Pop Will Eat Itself
New Noise Designed by a Sadist
Cooking Vinyl/Metropolis, 2011

Pop Will Eat Itself occupy an unusual place in the history of popular alternative music. Starting as a standard bearers in the largely press-constructed Grebo scene (a classification which the band gleefully embraced and mocked by turns), they rapidly assumed the form of a pop-culturally omnivorous dance group before the tightening noose of copyright law hastened their evolution away from sample-happy rave-rockers into their final incarnation as cynical industrialists and prophets of pre-millenial tension. That kind of rapid-fire evolution in their original 5-albums-in-7-years run has often made them a victim in alternative music’s ongoing classification war, their legacy positioned (or ignored entirely) at the whims of journos and musical trainspotters. That alone makes New Noise Designed by a Sadist, the first new album to be released under the Pop Will Eat Itself banner since 1994, tricky to assess as part of the group’s oeuvre, and that’s before even taking into account that this new incarnation includes only one original member, songwriter and co-vocalist Graham Crabb. For a band that so deftly utilized context and the clash thereof as part of their MO, that frame of reference isn’t just relevant to the album, it’s intractable from it.

Many of the songs on New Noise started life as part of the never released album by Vile Evils, the group formed by Crabb and former Poppy Adam Mole in the wake of the classic line-up’s abortive mid-decade reunion. Two of the compositions specifically credited to Mole, “Nosebleeder Turbo TV” and “Seek and Destroy” are the most typically Pop Will Eat Itself-esque, handily leveraging bass grooves and chunky guitar reminiscent of The Looks or the Lifestyle to good effect. A third Mole composition (co-credited to another former bandmember Fuzz Townshend), the punky “Chaos and Mayhem” chugs along hardily but suffers from an anemic performance from new singer Mary Byker, who fails to channel his own sneering delivery from his years in Gaye Bykers on Acid. It’s on Byker’s spotlights (like the similarly ill-fated “Disguise”) that former frontman and co-vocalist Clint Mansell is most keenly absent, although Crabb proves himself capable of carrying the characteristic chanting/rapping of the group’s classic era by himself, the lack of a strong melodic presence to bounce off of undermines much of the proceedings.

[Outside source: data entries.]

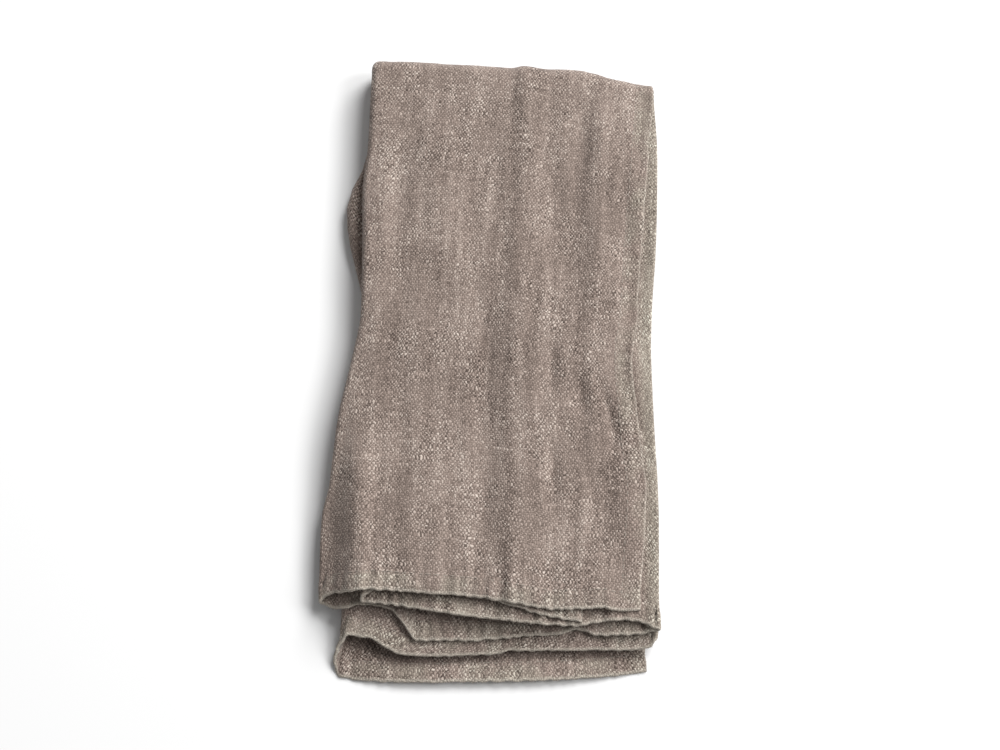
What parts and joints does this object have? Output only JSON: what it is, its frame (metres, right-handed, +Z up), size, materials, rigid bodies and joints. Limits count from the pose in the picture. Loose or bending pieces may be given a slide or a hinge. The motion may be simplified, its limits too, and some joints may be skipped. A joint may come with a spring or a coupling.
{
  "type": "folded cloth napkin",
  "caption": "Hemmed linen napkin folded in quarters lengthwise and in half across, lying flat as a soft uneven stack of layers.",
  "frame": {"origin": "under the middle of the bounding box, on the surface the napkin lies on", "axes": "+Z up from the surface, +Y from the open hems towards the crosswise fold, +X across the width"},
  "size_m": [0.1234, 0.2392, 0.0159],
  "materials": {
    "linen": "washed plain-weave linen, taupe, matt, with slubs and darker and lighter threads"
  },
  "bodies": {
    "root": {"napkin_cloth": "linen"}
  },
  "joints": []
}
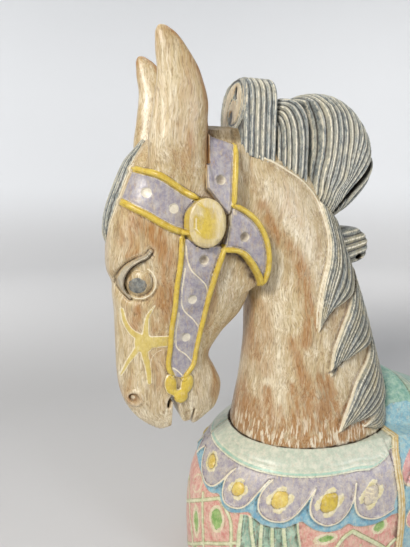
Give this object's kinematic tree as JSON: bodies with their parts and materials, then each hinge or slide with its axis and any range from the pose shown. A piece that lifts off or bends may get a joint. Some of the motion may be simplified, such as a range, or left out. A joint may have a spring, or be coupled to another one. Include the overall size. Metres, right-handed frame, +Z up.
{
  "type": "carousel horse bust",
  "caption": "Carved wooden carousel horse cut as a bust: bridled head tucked down, ribbed mane, arched neck glued to a painted chest with a scalloped cloth and the saddle's front.",
  "frame": {"origin": "middle of the flat underside, below the middle of the whole bust", "axes": "the horse looks along -X, its middle plane is Y = 0, and +Z is up"},
  "size_m": [0.462, 0.2452, 0.632],
  "materials": {
    "limed_wood": "limed, rubbed back, painted in places",
    "painted_wood": "thin matt paint over a pale ground, worn"
  },
  "bodies": {
    "root": {"head_and_neck": "limed_wood", "chest": "painted_wood"}
  },
  "joints": []
}
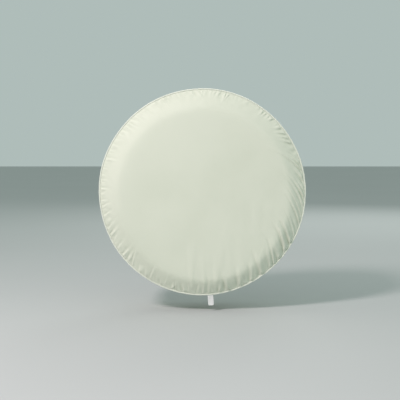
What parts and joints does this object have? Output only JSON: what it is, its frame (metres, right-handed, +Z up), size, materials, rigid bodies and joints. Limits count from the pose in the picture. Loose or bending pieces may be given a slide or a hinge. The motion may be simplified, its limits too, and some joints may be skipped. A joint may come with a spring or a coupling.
{
  "type": "spare tire cover",
  "caption": "Soft round spare tire cover with a flat face, a puckered shoulder with a piped seam, a joined band and an elastic hem behind.",
  "frame": {"origin": "on the cover's axis, in the middle plane of the tyre that it goes over", "axes": "+Z up, +Y along the cover's axis toward its open back, +X to the right of someone who looks at the face"},
  "size_m": [0.711, 0.2328, 0.7464],
  "materials": {
    "vinyl": "off-white grained vinyl on a knit backing, soft satin",
    "welt_vinyl": "thin off-white vinyl, satin",
    "cord": "twisted cotton cord, matte",
    "thread": "off-white polyester thread",
    "elastic": "white braided elastic, matte",
    "tape": "white woven tape, matte"
  },
  "bodies": {
    "cover": {"front_panel": "vinyl", "welt_cord": "cord", "welt_wrap": "welt_vinyl", "front_seam_thread": "thread", "band_left": "vinyl", "band_right": "vinyl", "top_join_stitches": "thread", "bottom_join_stitches": "thread", "rear_skirt": "vinyl", "rear_seam_thread": "thread"},
    "hem": {"hem_casing": "vinyl", "hem_elastic": "elastic", "elastic_lap_stitches": "thread", "hem_thread": "thread"},
    "tab": {"seam_tab": "tape", "tab_stitches": "thread"}
  },
  "joints": [
    {"name": "hem_pull", "type": "slide", "parent": "cover", "child": "hem", "axis": [0, 1, 0], "range_m": [0, 0.025], "stiffness_N_per_m": 150, "deforming": ["rear_skirt"]},
    {"name": "tab_swing", "type": "hinge", "parent": "cover", "child": "tab", "pos_m": [0.02737, -0.0855, -0.35565], "axis": [0.9971, 0, 0.0767], "range_deg": [-85, 85]}
  ]
}
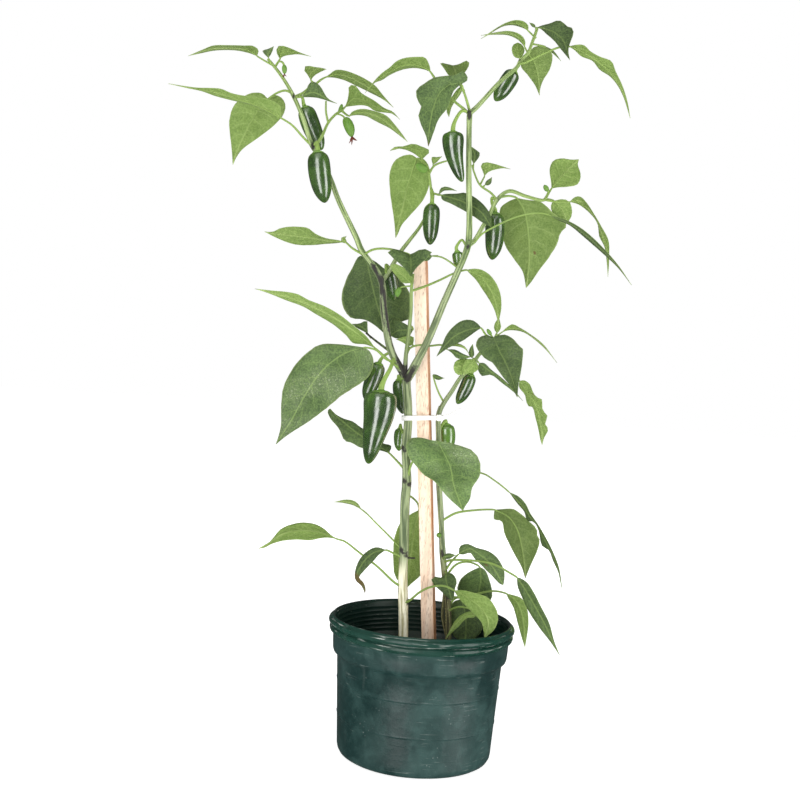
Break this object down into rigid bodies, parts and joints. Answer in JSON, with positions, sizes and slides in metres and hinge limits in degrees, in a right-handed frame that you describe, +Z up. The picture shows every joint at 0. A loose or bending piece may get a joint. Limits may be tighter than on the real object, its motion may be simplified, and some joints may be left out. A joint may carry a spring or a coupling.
{
  "type": "potted chilli pepper plant",
  "caption": "Potted chilli pepper plant with leafy branches and hanging green pods, tied to a square wooden stake in a round plastic nursery pot.",
  "frame": {"origin": "centre of the pot's flat underside", "axes": "+Z up, +X to the right of the plant's front, +Y to its back"},
  "size_m": [0.455, 0.186, 0.7319],
  "materials": {
    "pot": "dark green moulded plastic, scuffed and dusty",
    "soil": "dark crumbly potting soil",
    "stake": "bare sawn softwood",
    "tie": "white nylon",
    "stem": "green stem, tan at the foot, purple-black at the nodes",
    "leaf": "satin leaf, veined, paler underneath",
    "pod": "glossy dark green pod skin"
  },
  "bodies": {
    "root": {"pot": "pot", "soil": "soil", "stake": "stake", "cable_tie": "tie", "main_stem": "stem", "second_stem": "stem", "left_branch": "leaf", "centre_twig": "leaf", "centre_shoot": "leaf", "right_branch": "leaf", "right_side_branch": "leaf", "second_shoot": "leaf", "pod_upper_left_rear": "pod", "pod_upper_left_front": "pod", "pod_fork_large": "pod", "pod_fork_rear": "pod", "pod_fork_dark": "pod", "pod_tie_left": "pod", "pod_tie_right": "pod", "pod_second_shoot": "pod", "pod_right_side": "pod", "pod_centre_twig": "pod", "pod_right_tall": "pod", "pod_top_right": "pod", "pod_right_small": "pod", "pod_left_small": "pod"}
  },
  "joints": []
}
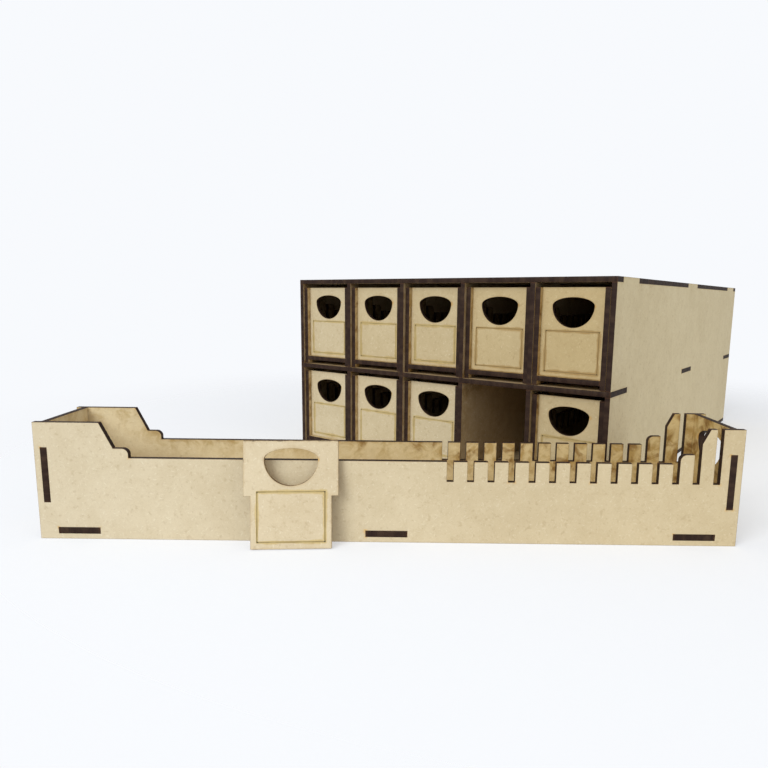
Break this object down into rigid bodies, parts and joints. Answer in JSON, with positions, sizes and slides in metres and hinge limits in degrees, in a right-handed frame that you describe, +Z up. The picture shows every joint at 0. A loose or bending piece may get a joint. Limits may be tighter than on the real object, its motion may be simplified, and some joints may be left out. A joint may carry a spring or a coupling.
{
  "type": "game piece drawer cabinet",
  "caption": "Storage cabinet of tabbed fibreboard with rows of sliding drawers; one drawer stands in front of it, with a loose divider plate leaning on its side.",
  "frame": {"origin": "middle of the cabinet's underside", "axes": "+Z up, the drawers open towards -Y, +X to the right when facing the drawers"},
  "size_m": [0.3123, 0.5561, 0.1294],
  "materials": {
    "cabinet_board": "raw fibreboard, matt, with charred dark brown cut edges",
    "drawer_board": "raw fibreboard, matt, with charred dark brown cut edges",
    "divider_board": "raw fibreboard, matt, with golden brown cut edges"
  },
  "bodies": {
    "cabinet": {"top_panel": "cabinet_board", "bottom_panel": "cabinet_board", "middle_shelf": "cabinet_board", "back_panel": "cabinet_board", "left_side_panel": "cabinet_board", "right_side_panel": "cabinet_board", "partition_1": "cabinet_board", "partition_2": "cabinet_board", "partition_3": "cabinet_board", "partition_4": "cabinet_board"},
    "drawer_upper_1": {"drawer_upper_1_front": "drawer_board", "drawer_upper_1_sides": "drawer_board", "drawer_upper_1_back": "drawer_board", "drawer_upper_1_floor": "drawer_board"},
    "drawer_upper_2": {"drawer_upper_2_front": "drawer_board", "drawer_upper_2_sides": "drawer_board", "drawer_upper_2_back": "drawer_board", "drawer_upper_2_floor": "drawer_board"},
    "drawer_upper_3": {"drawer_upper_3_front": "drawer_board", "drawer_upper_3_sides": "drawer_board", "drawer_upper_3_back": "drawer_board", "drawer_upper_3_floor": "drawer_board"},
    "drawer_upper_4": {"drawer_upper_4_front": "drawer_board", "drawer_upper_4_sides": "drawer_board", "drawer_upper_4_back": "drawer_board", "drawer_upper_4_floor": "drawer_board"},
    "drawer_upper_5": {"drawer_upper_5_front": "drawer_board", "drawer_upper_5_sides": "drawer_board", "drawer_upper_5_back": "drawer_board", "drawer_upper_5_floor": "drawer_board"},
    "drawer_lower_1": {"drawer_lower_1_front": "drawer_board", "drawer_lower_1_sides": "drawer_board", "drawer_lower_1_back": "drawer_board", "drawer_lower_1_floor": "drawer_board"},
    "drawer_lower_2": {"drawer_lower_2_front": "drawer_board", "drawer_lower_2_sides": "drawer_board", "drawer_lower_2_back": "drawer_board", "drawer_lower_2_floor": "drawer_board"},
    "drawer_lower_3": {"drawer_lower_3_front": "drawer_board", "drawer_lower_3_sides": "drawer_board", "drawer_lower_3_back": "drawer_board", "drawer_lower_3_floor": "drawer_board"},
    "drawer_lower_5": {"drawer_lower_5_front": "drawer_board", "drawer_lower_5_sides": "drawer_board", "drawer_lower_5_back": "drawer_board", "drawer_lower_5_floor": "drawer_board"},
    "loose_drawer": {"loose_drawer_front": "drawer_board", "loose_drawer_back": "drawer_board", "loose_drawer_near_side": "drawer_board", "loose_drawer_far_side": "drawer_board", "loose_drawer_floor": "drawer_board"},
    "divider": {"divider_plate": "divider_board"}
  },
  "joints": [
    {"name": "drawer_upper_1_slide", "type": "slide", "parent": "cabinet", "child": "drawer_upper_1", "axis": [0, -1, 0], "range_m": [0, 0.3]},
    {"name": "drawer_upper_2_slide", "type": "slide", "parent": "cabinet", "child": "drawer_upper_2", "axis": [0, -1, 0], "range_m": [0, 0.3]},
    {"name": "drawer_upper_3_slide", "type": "slide", "parent": "cabinet", "child": "drawer_upper_3", "axis": [0, -1, 0], "range_m": [0, 0.3]},
    {"name": "drawer_upper_4_slide", "type": "slide", "parent": "cabinet", "child": "drawer_upper_4", "axis": [0, -1, 0], "range_m": [0, 0.3]},
    {"name": "drawer_upper_5_slide", "type": "slide", "parent": "cabinet", "child": "drawer_upper_5", "axis": [0, -1, 0], "range_m": [0, 0.3]},
    {"name": "drawer_lower_1_slide", "type": "slide", "parent": "cabinet", "child": "drawer_lower_1", "axis": [0, -1, 0], "range_m": [0, 0.155]},
    {"name": "drawer_lower_2_slide", "type": "slide", "parent": "cabinet", "child": "drawer_lower_2", "axis": [0, -1, 0], "range_m": [0, 0.12]},
    {"name": "drawer_lower_3_slide", "type": "slide", "parent": "cabinet", "child": "drawer_lower_3", "axis": [0, -1, 0], "range_m": [0, 0.085]},
    {"name": "drawer_lower_5_slide", "type": "slide", "parent": "cabinet", "child": "drawer_lower_5", "axis": [0, -1, 0], "range_m": [0, 0.016]},
    {"name": "loose_drawer_lift", "type": "slide", "parent": "cabinet", "child": "loose_drawer", "axis": [0, 0, 1], "range_m": [0, 0.15]},
    {"name": "divider_lift", "type": "slide", "parent": "loose_drawer", "child": "divider", "axis": [-0.0962, 0.1122, 0.989], "range_m": [0, 0.06]}
  ]
}
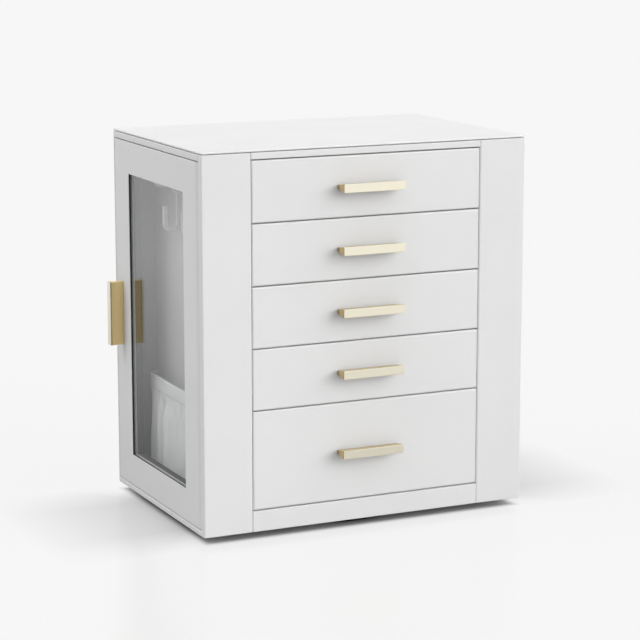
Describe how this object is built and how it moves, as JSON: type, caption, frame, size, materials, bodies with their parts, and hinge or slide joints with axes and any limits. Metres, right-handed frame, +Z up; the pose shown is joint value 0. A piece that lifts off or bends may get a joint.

The real issue with many of the songs on the album is the vortex of energy at the center of them. While the instrumental performances and production can’t be faulted, they also can’t make up for just how lifeless and inert songs like “Mask” and “Captain Plastic” are. Byker composition “Oldskool Cool” comes close to achieving lift-off but stretches itself too thin while “Equal Zero” fails to capitalize on an initially promising groove, meandering through a variety of breakdowns before coming to a full-stop. That lack of traction is endemic even in New Noise‘s best moments; even at their worst Pop Will Eat Itself should never sound like they’re trying this hard.

Whether or not the listener accepts the legitimacy of this incarnation of PWEI, New Noise Designed by a Sadist can’t help but be dragged down by the same factors that occasionally buoy it up. In the absence of any truly killer songs, it relies on a pastiche that invokes Pop Will Eat Itself while never delivering on the free-wheeling experimentalism and forward thrust that the name implies. While it doesn’t fail at being listenable and occasionally enjoyable, it sadly rarely succeeds as a Pop Will Eat Itself record, more’s the pity.